> Stated exercise
Among the records that follow, find the line with "Keep writing the" and the line with "return cap - y_rod(place, opening, axis_z". Set down those lines and all lines between them exactly, without adding anything.
** START Supplied entries **
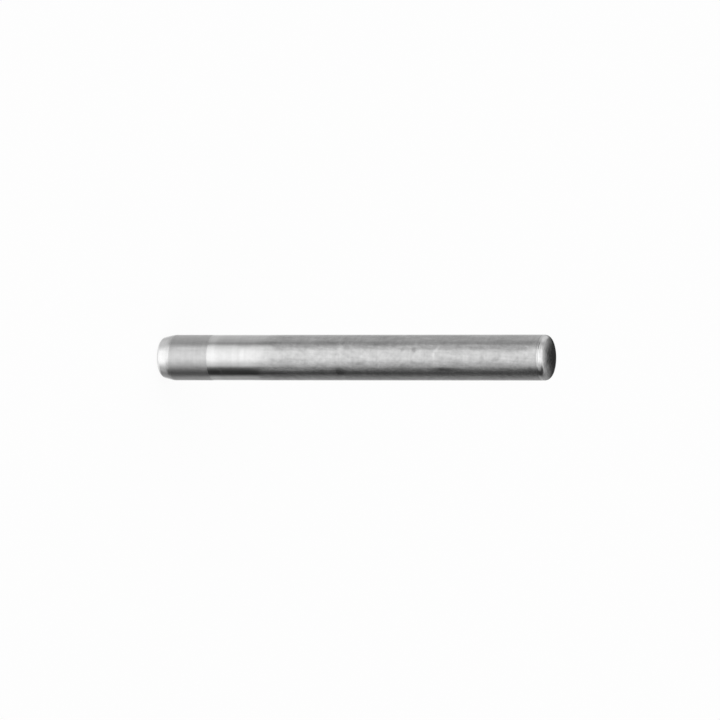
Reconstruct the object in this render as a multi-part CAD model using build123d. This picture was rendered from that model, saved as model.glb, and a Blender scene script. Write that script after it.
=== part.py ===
** END Supplied entries **
** START Supplied entries **
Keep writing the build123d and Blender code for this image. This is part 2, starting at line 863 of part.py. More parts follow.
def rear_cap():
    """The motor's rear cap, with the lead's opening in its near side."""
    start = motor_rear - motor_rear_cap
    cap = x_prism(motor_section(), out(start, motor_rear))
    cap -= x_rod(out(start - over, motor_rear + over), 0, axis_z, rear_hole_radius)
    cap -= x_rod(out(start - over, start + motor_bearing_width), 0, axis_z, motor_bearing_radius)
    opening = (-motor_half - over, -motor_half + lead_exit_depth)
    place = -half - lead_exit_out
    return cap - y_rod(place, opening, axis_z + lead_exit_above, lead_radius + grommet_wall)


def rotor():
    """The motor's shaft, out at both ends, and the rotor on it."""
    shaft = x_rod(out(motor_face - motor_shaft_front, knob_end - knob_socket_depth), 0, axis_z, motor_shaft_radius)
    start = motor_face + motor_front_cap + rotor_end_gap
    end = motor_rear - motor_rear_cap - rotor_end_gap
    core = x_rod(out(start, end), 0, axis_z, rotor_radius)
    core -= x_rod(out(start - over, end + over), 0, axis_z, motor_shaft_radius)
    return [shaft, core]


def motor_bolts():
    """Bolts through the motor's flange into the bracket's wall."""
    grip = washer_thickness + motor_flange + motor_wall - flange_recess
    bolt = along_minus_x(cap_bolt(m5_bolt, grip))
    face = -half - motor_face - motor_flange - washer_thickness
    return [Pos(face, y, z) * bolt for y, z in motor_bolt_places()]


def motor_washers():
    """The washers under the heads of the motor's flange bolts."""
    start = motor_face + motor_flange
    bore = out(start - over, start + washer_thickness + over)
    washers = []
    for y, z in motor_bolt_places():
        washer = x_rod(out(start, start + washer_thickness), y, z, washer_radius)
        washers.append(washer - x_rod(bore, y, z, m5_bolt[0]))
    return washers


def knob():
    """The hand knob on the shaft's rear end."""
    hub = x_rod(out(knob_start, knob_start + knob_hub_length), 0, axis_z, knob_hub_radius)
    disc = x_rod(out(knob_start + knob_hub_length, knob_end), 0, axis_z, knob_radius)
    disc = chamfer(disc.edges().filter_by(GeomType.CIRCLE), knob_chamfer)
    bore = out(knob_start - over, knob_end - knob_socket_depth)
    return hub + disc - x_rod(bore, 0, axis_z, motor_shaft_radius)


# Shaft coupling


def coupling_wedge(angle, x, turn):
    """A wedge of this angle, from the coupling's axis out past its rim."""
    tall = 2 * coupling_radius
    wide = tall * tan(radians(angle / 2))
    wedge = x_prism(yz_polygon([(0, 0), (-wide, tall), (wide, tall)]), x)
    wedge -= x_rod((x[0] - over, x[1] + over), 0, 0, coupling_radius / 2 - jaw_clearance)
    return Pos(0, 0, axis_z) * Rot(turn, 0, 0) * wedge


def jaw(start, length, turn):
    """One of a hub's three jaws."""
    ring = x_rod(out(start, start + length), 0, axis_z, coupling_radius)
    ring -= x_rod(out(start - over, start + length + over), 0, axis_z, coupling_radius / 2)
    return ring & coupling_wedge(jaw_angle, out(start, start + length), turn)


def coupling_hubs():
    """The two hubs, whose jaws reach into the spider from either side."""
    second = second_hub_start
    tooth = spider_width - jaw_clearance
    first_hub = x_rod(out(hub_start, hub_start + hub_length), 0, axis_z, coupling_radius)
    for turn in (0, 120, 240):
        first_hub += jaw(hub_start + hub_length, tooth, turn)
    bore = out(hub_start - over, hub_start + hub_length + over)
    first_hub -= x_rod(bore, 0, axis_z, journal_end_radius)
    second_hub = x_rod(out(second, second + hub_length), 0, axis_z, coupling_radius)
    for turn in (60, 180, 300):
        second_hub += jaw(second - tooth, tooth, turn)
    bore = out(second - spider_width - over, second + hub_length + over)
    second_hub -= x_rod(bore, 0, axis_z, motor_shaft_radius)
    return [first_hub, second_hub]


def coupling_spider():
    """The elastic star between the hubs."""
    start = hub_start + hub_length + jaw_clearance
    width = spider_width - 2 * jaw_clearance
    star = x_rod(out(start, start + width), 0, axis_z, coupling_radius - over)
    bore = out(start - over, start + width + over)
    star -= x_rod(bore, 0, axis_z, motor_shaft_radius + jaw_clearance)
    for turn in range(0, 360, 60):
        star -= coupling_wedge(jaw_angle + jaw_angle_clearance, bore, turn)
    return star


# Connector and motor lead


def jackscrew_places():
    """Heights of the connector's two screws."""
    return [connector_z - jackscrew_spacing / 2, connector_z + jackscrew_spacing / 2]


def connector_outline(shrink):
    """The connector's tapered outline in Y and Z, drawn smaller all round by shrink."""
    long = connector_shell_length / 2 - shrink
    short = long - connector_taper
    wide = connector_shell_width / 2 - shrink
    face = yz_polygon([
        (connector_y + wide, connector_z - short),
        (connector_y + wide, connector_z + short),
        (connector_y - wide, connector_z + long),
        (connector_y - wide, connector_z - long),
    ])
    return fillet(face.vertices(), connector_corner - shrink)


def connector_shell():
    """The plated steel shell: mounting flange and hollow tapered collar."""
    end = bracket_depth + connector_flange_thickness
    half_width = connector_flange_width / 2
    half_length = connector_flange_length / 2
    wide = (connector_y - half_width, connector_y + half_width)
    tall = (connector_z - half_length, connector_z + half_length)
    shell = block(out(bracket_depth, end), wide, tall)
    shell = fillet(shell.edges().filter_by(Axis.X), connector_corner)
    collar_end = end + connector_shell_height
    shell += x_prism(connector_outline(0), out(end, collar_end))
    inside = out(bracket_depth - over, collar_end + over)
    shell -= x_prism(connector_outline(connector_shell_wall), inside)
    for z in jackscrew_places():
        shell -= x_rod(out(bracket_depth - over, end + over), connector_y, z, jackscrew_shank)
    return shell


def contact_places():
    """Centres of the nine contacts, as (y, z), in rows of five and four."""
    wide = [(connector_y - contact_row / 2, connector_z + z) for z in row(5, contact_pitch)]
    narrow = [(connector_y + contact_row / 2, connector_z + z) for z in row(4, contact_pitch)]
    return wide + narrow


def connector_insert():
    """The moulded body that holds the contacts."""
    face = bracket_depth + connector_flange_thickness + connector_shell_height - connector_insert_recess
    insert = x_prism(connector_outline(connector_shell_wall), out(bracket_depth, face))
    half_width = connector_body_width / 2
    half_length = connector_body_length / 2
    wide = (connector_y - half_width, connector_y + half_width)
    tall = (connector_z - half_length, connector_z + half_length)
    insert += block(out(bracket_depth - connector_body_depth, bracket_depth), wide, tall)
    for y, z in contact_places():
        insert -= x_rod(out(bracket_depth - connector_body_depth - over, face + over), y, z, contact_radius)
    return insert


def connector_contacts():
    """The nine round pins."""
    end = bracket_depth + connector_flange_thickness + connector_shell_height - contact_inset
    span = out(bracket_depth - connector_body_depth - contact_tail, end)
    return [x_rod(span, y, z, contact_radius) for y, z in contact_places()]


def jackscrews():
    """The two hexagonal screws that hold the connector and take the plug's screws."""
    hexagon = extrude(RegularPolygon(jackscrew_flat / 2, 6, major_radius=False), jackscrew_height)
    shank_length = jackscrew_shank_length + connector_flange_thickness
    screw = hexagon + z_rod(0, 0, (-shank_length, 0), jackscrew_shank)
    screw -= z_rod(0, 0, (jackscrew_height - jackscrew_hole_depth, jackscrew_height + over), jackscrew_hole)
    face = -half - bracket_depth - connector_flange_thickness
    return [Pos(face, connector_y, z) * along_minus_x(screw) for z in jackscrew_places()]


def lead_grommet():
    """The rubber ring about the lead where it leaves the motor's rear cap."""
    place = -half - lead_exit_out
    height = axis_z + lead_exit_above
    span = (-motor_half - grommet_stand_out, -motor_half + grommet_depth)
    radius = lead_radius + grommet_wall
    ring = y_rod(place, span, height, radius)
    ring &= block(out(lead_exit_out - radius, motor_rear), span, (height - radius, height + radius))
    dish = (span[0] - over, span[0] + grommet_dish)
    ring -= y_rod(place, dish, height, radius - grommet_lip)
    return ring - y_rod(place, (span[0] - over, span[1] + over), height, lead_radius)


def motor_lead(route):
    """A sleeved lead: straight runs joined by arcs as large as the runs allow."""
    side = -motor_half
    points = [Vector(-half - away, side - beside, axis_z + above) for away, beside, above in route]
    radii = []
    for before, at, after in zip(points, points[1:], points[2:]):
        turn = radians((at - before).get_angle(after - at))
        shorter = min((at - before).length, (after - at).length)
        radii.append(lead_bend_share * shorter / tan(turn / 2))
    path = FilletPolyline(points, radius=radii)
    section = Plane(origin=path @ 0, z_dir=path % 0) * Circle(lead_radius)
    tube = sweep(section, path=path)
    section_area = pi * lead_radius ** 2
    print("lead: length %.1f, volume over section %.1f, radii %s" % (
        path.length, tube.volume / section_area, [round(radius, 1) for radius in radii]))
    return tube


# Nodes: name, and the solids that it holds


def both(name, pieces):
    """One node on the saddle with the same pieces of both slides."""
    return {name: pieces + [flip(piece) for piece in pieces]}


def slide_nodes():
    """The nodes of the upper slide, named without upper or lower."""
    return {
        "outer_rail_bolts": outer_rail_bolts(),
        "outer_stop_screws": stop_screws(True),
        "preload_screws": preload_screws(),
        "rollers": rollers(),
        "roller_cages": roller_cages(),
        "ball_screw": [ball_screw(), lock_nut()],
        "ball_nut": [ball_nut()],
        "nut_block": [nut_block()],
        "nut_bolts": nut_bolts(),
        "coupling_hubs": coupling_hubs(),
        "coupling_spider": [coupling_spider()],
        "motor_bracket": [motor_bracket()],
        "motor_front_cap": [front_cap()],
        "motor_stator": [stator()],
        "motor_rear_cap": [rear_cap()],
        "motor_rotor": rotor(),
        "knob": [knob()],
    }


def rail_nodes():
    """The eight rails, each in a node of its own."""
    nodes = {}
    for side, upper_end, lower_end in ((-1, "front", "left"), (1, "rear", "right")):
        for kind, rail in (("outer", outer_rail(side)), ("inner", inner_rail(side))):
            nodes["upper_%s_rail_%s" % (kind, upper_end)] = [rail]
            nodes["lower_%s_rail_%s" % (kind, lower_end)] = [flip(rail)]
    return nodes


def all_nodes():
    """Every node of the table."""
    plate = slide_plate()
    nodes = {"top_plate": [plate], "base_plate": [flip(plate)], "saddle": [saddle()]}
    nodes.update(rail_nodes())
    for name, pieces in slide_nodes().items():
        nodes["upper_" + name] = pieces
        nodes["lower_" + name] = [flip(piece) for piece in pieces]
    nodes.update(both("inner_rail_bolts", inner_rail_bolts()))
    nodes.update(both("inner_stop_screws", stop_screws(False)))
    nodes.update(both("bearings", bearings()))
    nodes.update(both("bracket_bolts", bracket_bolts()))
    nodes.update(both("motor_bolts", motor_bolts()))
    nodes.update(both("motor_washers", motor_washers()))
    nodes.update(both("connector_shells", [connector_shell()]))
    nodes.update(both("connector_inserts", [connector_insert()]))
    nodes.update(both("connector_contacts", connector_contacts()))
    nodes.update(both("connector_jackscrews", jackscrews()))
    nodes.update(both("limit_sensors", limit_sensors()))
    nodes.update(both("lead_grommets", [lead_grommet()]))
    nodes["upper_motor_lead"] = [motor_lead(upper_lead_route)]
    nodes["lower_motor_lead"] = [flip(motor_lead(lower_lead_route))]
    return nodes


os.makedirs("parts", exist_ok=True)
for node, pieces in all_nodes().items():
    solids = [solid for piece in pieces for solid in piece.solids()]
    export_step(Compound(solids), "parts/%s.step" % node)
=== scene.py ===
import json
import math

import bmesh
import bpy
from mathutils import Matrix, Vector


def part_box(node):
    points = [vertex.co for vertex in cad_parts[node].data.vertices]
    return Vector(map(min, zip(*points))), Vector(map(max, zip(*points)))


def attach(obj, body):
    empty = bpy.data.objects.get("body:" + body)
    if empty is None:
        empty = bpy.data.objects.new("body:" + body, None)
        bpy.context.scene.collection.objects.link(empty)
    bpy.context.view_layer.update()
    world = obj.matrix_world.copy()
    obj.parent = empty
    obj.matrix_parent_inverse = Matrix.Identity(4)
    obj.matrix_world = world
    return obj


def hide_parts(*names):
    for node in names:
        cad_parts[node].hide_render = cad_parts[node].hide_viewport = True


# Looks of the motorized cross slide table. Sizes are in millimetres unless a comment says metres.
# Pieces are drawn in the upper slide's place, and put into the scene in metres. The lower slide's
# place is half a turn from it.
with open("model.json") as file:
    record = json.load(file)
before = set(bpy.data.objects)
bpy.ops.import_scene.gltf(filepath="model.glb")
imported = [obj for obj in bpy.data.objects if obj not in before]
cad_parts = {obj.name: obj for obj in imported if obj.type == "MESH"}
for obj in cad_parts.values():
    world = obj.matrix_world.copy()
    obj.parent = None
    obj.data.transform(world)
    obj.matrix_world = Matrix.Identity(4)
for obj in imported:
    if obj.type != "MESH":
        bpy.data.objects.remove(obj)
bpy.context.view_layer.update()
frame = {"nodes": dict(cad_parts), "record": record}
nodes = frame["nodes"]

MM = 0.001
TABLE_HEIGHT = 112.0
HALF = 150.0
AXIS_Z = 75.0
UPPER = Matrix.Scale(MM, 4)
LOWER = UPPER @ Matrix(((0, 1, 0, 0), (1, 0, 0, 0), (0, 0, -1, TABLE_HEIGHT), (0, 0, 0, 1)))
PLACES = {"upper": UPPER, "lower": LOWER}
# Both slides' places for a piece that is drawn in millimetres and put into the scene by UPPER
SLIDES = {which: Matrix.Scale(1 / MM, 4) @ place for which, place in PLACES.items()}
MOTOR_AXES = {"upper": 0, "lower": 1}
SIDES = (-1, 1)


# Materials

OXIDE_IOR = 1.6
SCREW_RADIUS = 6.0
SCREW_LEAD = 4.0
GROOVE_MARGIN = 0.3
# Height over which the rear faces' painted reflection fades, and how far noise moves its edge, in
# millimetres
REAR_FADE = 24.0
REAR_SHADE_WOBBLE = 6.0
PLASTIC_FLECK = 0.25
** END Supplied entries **
> Solution to this task
Keep writing the build123d and Blender code for this image. This is part 2, starting at line 863 of part.py. More parts follow.
def rear_cap():
    """The motor's rear cap, with the lead's opening in its near side."""
    start = motor_rear - motor_rear_cap
    cap = x_prism(motor_section(), out(start, motor_rear))
    cap -= x_rod(out(start - over, motor_rear + over), 0, axis_z, rear_hole_radius)
    cap -= x_rod(out(start - over, start + motor_bearing_width), 0, axis_z, motor_bearing_radius)
    opening = (-motor_half - over, -motor_half + lead_exit_depth)
    place = -half - lead_exit_out
    return cap - y_rod(place, opening, axis_z + lead_exit_above, lead_radius + grommet_wall)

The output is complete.